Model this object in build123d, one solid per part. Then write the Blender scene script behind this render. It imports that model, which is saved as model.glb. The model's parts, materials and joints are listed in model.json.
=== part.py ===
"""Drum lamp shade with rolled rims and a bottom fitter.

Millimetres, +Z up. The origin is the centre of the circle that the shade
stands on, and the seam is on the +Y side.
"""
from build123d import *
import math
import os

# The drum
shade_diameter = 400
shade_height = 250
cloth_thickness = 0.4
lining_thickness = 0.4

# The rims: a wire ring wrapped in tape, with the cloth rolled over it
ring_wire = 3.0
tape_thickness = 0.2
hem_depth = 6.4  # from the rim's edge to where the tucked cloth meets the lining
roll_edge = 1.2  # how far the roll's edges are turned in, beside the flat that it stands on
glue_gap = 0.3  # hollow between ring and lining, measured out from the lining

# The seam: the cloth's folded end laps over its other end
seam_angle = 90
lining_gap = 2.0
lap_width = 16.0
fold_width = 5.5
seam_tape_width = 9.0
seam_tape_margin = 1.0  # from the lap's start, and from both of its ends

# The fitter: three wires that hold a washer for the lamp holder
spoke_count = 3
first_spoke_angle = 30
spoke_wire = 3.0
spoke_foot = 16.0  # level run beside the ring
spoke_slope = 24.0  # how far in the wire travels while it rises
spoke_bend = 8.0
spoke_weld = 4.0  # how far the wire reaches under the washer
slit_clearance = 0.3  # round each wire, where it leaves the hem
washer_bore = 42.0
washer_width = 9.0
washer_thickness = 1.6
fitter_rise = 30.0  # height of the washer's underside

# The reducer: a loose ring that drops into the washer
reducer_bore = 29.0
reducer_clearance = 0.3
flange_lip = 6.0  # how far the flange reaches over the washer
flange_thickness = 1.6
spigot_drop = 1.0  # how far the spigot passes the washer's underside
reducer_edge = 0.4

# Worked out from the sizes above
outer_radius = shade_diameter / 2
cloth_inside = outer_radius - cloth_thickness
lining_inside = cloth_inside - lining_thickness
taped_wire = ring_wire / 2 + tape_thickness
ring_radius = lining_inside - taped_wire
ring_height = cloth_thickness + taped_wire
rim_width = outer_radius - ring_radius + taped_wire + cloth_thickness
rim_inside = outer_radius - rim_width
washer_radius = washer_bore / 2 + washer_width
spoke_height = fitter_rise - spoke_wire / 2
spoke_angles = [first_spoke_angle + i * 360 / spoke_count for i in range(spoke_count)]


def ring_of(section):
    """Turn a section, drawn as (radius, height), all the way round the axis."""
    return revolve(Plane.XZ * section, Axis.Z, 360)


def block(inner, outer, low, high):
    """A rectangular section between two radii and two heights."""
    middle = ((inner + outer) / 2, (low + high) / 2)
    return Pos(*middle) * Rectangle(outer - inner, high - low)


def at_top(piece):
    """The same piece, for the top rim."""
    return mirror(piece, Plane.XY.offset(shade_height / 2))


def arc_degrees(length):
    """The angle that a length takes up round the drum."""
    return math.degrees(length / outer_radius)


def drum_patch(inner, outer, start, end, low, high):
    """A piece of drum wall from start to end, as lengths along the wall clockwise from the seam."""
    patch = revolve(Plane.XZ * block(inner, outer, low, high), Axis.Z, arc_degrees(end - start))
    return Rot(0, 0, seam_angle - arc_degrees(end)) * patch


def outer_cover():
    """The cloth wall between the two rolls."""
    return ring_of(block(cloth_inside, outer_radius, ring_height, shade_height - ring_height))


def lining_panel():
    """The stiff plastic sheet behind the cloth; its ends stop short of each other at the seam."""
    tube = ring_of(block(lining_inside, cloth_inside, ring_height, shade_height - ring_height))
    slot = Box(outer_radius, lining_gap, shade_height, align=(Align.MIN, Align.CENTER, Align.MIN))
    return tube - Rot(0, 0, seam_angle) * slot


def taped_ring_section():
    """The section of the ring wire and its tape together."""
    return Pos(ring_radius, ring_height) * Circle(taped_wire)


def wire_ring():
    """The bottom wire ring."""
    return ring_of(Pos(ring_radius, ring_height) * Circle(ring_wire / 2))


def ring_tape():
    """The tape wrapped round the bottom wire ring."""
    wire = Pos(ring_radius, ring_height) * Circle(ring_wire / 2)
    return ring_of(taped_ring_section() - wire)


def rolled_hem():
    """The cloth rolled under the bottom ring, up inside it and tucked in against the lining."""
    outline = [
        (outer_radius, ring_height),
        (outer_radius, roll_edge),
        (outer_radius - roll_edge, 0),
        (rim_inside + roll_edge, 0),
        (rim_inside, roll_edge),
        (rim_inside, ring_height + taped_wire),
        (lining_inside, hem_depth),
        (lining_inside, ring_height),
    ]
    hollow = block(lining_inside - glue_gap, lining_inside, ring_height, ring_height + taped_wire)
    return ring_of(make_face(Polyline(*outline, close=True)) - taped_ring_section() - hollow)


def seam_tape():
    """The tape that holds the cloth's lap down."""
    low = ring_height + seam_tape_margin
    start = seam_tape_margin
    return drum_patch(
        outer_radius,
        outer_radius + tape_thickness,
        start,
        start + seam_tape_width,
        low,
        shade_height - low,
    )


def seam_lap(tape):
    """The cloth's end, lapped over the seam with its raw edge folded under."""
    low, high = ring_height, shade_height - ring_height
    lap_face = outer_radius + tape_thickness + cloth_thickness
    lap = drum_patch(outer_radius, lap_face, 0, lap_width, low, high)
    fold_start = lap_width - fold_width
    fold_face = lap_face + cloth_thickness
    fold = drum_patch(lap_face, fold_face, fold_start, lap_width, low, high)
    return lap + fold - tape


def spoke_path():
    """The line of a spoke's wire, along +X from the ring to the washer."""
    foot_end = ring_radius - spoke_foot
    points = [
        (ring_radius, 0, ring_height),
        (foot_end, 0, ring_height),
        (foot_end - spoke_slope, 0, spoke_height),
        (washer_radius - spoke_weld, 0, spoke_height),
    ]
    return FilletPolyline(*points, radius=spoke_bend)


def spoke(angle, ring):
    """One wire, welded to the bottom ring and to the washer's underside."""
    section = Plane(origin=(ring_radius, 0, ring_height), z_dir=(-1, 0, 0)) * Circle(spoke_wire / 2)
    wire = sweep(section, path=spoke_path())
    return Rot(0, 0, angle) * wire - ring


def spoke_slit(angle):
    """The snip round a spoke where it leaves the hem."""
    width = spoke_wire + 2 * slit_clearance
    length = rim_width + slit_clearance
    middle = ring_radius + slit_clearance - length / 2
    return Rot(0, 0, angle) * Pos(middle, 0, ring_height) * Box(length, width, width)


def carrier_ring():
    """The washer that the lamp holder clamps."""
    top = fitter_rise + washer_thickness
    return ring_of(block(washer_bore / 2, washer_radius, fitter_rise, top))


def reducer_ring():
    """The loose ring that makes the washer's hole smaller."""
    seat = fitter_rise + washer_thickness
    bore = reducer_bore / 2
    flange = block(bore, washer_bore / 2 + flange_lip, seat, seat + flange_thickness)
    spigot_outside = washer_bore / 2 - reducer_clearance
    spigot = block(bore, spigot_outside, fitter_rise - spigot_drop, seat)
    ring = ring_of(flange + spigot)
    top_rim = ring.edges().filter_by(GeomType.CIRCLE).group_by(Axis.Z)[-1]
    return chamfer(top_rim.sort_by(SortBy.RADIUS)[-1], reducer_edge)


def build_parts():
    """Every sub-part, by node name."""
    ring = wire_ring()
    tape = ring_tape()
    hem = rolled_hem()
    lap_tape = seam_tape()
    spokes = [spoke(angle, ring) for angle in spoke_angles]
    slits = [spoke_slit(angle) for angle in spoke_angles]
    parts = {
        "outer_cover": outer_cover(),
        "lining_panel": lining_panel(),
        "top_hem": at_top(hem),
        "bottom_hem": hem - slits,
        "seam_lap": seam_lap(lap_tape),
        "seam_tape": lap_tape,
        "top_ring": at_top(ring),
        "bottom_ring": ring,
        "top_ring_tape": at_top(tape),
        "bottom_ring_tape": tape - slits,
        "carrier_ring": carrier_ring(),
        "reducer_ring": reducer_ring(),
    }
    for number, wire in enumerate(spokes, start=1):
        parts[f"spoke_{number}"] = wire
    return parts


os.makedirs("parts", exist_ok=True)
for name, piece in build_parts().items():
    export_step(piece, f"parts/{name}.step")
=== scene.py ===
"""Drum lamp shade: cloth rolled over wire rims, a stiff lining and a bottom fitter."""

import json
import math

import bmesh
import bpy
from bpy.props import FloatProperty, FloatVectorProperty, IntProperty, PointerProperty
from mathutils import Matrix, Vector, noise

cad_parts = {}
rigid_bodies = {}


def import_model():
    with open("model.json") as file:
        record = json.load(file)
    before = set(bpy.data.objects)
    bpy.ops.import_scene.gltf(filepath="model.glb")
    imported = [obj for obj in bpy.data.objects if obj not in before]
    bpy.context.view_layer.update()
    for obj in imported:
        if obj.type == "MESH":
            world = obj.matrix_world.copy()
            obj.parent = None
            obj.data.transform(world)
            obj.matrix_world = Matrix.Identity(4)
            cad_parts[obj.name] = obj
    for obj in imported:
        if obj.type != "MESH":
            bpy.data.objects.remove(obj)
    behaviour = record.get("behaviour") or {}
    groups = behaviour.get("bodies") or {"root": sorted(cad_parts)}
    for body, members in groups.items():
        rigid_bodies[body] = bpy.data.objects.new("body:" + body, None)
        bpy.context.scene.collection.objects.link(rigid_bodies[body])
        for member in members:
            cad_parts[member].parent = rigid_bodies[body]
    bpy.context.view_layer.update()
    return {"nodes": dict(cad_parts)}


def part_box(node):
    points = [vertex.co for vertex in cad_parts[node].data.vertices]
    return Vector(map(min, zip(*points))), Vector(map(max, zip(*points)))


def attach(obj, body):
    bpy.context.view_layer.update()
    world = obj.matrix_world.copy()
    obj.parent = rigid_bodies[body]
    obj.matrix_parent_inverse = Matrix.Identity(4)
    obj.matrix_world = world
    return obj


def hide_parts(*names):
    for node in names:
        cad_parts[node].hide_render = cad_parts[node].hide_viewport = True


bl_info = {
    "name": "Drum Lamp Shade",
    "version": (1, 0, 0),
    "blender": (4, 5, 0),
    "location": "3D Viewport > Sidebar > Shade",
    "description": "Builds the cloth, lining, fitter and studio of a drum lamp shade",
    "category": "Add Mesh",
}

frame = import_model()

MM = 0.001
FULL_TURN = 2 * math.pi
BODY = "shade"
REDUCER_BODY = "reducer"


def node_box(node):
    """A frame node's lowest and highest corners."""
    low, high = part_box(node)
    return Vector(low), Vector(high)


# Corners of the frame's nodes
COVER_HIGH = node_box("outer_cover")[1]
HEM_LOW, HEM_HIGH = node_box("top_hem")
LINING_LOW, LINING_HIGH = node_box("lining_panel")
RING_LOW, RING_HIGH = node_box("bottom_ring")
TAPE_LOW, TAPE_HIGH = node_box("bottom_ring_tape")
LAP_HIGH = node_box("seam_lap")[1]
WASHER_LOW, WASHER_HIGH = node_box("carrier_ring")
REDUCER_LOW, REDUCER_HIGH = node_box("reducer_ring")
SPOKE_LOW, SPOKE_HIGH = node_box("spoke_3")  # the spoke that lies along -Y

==

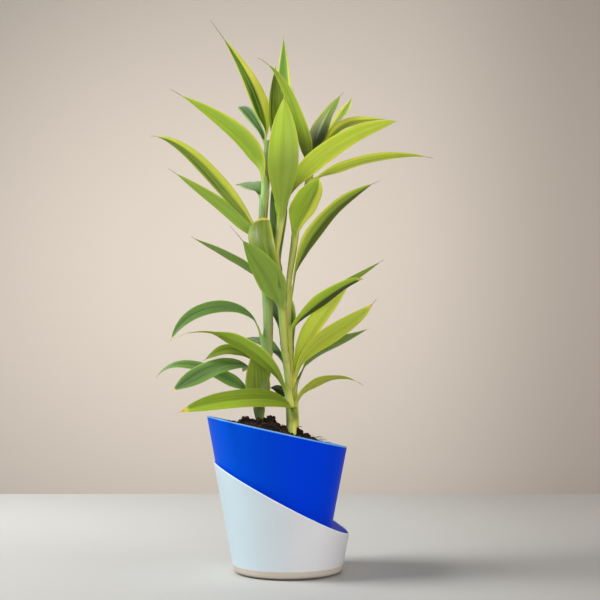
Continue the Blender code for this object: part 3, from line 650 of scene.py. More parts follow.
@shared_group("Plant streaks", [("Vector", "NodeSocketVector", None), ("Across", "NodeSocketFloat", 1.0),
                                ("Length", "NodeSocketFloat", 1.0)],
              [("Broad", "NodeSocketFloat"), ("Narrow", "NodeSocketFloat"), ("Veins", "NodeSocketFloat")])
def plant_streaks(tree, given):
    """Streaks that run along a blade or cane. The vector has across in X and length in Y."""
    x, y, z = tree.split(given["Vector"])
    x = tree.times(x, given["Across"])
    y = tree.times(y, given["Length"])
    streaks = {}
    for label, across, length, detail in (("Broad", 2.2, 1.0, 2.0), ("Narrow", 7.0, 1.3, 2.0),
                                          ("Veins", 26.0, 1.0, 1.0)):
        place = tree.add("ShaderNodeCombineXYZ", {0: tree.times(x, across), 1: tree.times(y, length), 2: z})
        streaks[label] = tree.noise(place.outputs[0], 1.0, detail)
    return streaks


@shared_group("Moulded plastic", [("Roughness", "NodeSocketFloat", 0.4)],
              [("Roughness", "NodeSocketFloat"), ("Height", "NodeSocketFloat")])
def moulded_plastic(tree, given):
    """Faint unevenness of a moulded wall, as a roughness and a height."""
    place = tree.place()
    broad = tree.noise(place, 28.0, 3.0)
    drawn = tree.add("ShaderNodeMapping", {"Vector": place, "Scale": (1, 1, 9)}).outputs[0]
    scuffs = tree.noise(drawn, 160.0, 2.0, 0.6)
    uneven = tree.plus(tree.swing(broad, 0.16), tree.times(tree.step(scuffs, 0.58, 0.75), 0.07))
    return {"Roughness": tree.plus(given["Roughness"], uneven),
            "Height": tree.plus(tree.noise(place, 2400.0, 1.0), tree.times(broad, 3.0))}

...

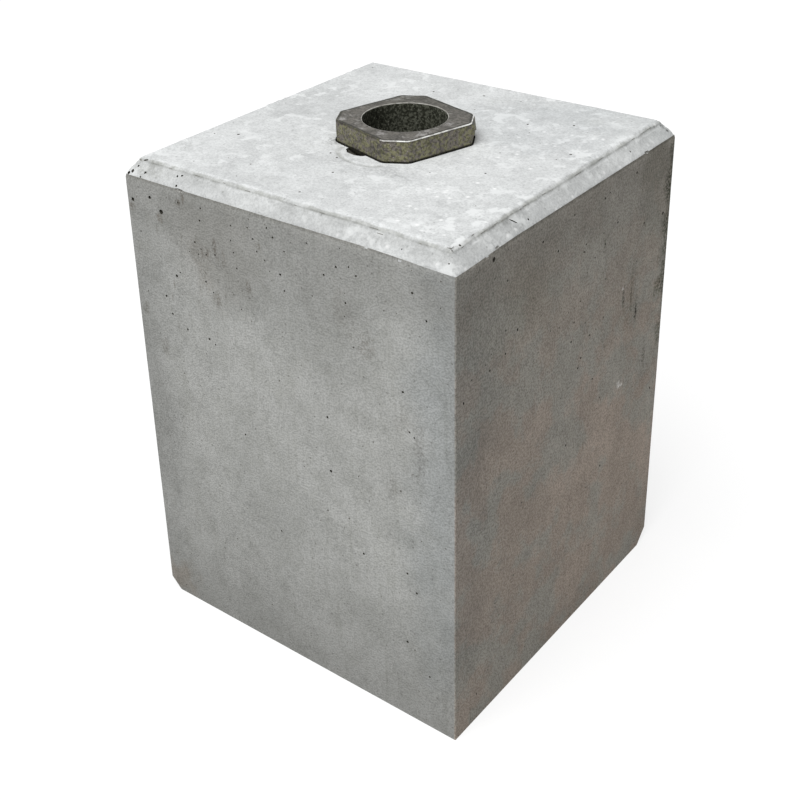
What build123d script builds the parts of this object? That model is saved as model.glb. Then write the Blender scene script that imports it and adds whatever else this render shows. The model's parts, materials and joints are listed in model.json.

--- Required task ---
Where a line holds the string "listed", copy that line.

--- Written solution ---
Model this object in build123d, one solid per part. Then write the Blender scene script behind this render. It imports that model, which is saved as model.glb. The model's parts, materials and joints are listed in model.json.
What build123d script builds the parts of this object? That model is saved as model.glb. Then write the Blender scene script that imports it and adds whatever else this render shows. The model's parts, materials and joints are listed in model.json.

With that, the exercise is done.